Oracle R Advanced Analytics for Hadoop (ORAAH) is one of the components in the Oracle Big Data Software Connectors Suite, an option to the Big Data Appliance. At its core, ORAAH provides an R interface for not only manipulating HDFS data, but writing mapper and reducer functions in R – where you can also leverage open source CRAN packages – and then invoke those Hadoop jobs from R. Users can pass R objects from the client R object space to their mapper and reducer functions, as well as test MapReduce jobs locally at their client R engine without changing any code, just switching a system flag. This makes it easy to debug code before unleashing it on the full Hadoop cluster.

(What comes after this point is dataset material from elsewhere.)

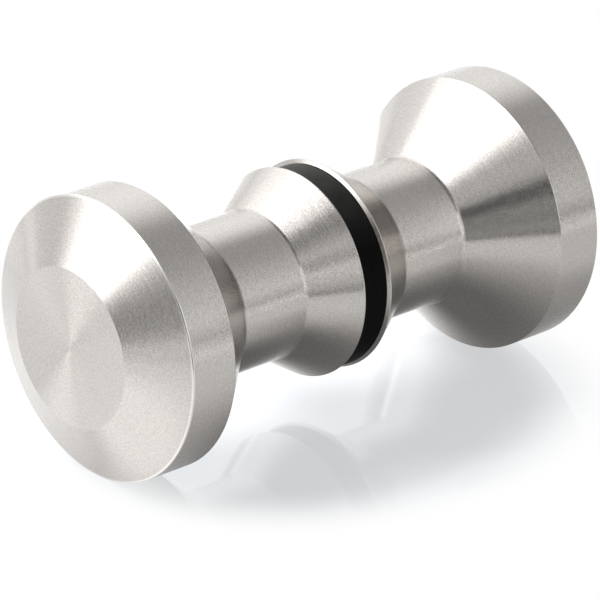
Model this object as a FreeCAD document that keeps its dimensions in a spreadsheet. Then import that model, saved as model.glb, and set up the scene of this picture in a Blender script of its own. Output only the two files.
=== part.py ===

If parallel distributed map-reduce programming isn't your strength, ORAAH also allows you to manipulate Hive data using the same type of transparency provided by Oracle R Enteprise, but for use on top of Hive tables. So just as Oracle R Enterprise maps data.frame functions to Oracle SQL, Oracle R Advanced Analytics for Hadoop uses the same abstraction to map those data.frame functions to HiveQL.
In addition, ORAAH provides eight prepackaged advanced analytics algorithms including: KMeans clustering, linear regression models, principal component analysis or PCA, Non-negative and low rank matrix factorization, correlation and covariance matrix computations, and feed forward neural networks. So even if you’re not comfortable turning serial algorithms into parallel distributed algorithms in map-reduce, you can get the benefit of the Hadoop cluster using our high-level R interface.